Die Fraktionen haben eine Grundredezeit von fünf Minuten vereinbart. Zur Begründung des Antrags darf ich dem Abgeordneten Frisch von der Fraktion der AfD das Wort erteilen.

Herr Präsident, meine sehr verehrten Damen und Herren! Vor einigen Wochen hat der rheinland-pfälzische Städtetag mitgeteilt, dass er ebenso wie der Landkreistag seine Mitarbeit in der Härtefallkommission vorübergehend einstellen werde. Die Argumente und Perspektiven der Kommunen, so hieß es, fänden bei den Erörterungen der Kommission eine zu geringe Würdigung. Deren häufig positiven Entscheidungen torpedierten die Bemühungen der Gemeinden, abgelehnte Asylbewerber in ihre Heimatländer zurückzuführen.

Die AfD-Fraktion hat volles Verständnis für diese Position. Im Jahr 2016 wurden 140 Fälle in der Härtefallkommission verhandelt. Fast 100 davon, also etwa 70 %, wurden positiv entschieden. In der Konsequenz bedeutet dies, dass Asylbewerber, deren Antrag nicht nur abgelehnt, sondern deren Ausreisepflicht auch durch sämtliche gerichtlichen Instanzen hindurch geprüft und bestätigt wurden, letztlich doch in Deutschland verbleiben dürfen.

Dabei handelte es sich zumeist um Bürger der Balkanstaaten, die bereits grundsätzlich als sichere Herkunftsländer eingestuft sind.

Für die betroffenen Kommunen sind mit einer solchen Entscheidung erhebliche, oft über Jahre und Jahrzehnte hinaus entstehende Kosten verbunden. Bei ungünstig verlaufender Integration dürften diese für einen einzigen Fall durchaus sechsstellige Größenordnungen annehmen, und das angesichts einer häufig desaströsen Finanzlage der Städte und Gemeinden, die oft kaum noch in der Lage sind, ihre Pflichtaufgaben zu erfüllen, von den freiwilligen Leistungen für ihre Bürger ganz abgesehen.

Die im Vergleich zu anderen Bundesländern überaus hohe Quote positiver Entscheidungen – in Baden-Württemberg betrug sie zuletzt nur 10 %, in Nordrhein-Westfalen im 10-Jahres-Durchschnitt 20 % – hat ihre Ursache ganz offensichtlich in der unausgewogenen Zusammensetzung der Kommission.

Zwei Vertretern der kommunalen Spitzenverbände steht eine für Beschlüsse ausreichende Zweidrittelmehrheit aus Repräsentanten des Integrationsministerium und Beauftragten von Organisationen gegenüber, die sich für die

Interessen von Immigranten einsetzen.
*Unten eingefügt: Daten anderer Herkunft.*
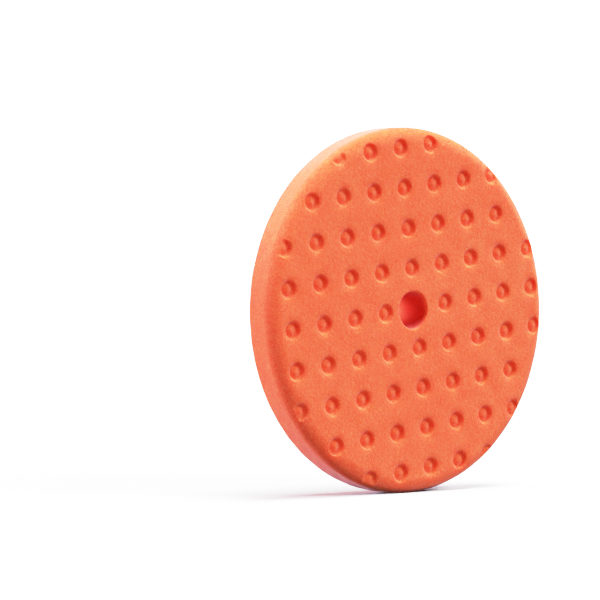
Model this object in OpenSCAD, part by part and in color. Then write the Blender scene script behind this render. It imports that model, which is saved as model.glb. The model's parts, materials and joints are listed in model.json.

Anders als etwa in Hessen und Hamburg fehlen demokratisch gewählte Volksvertreter ganz.

Natürlich kann es einzelne Fälle geben, die im Ergebnis als besondere Härte erscheinen und daher einer weiteren Überprüfung jenseits juristischer Bewertung zugänglich sein sollten. Aber diese Fälle müssen absolute Ausnahmen sein. Selbst hier darf es nicht zur Regel werden, dass Gerichtsurteile im Nachhinein in ihr Gegenteil verkehrt werden. Wenn mehr als zwei Drittel aller Kommissionsentscheidungen nach Recht und Gesetz getroffene letztinstanzliche Urteile konterkarieren, dann werden damit falsche Signale ausgesendet,

(Beifall bei der AfD)

falsche Signale an diejenigen, die über die Härtefallkommission ihre Abschiebung zu verhindern hoffen, falsche Signale aber auch an die Bürger unseres Landes. Auch für sie führen Gesetze mitunter zu besonderen Härten, die sie jedoch in Respekt vor dem Recht tragen. Unsere gesetzestreuen Bürger haben daher wenig Verständnis dafür, wenn wir privilegierte Regelungen für eine bestimmte Gruppe installieren, anstatt der für alle gültigen Rechtsordnung konsequent Geltung zu verschaffen.

Mit der von uns vorgeschlagenen Neustrukturierung der Härtefallkommission sollten wir deshalb die Weichen so stellen, dass das Recht durchgesetzt und dabei gleichzeitig die Humanität gewahrt wird.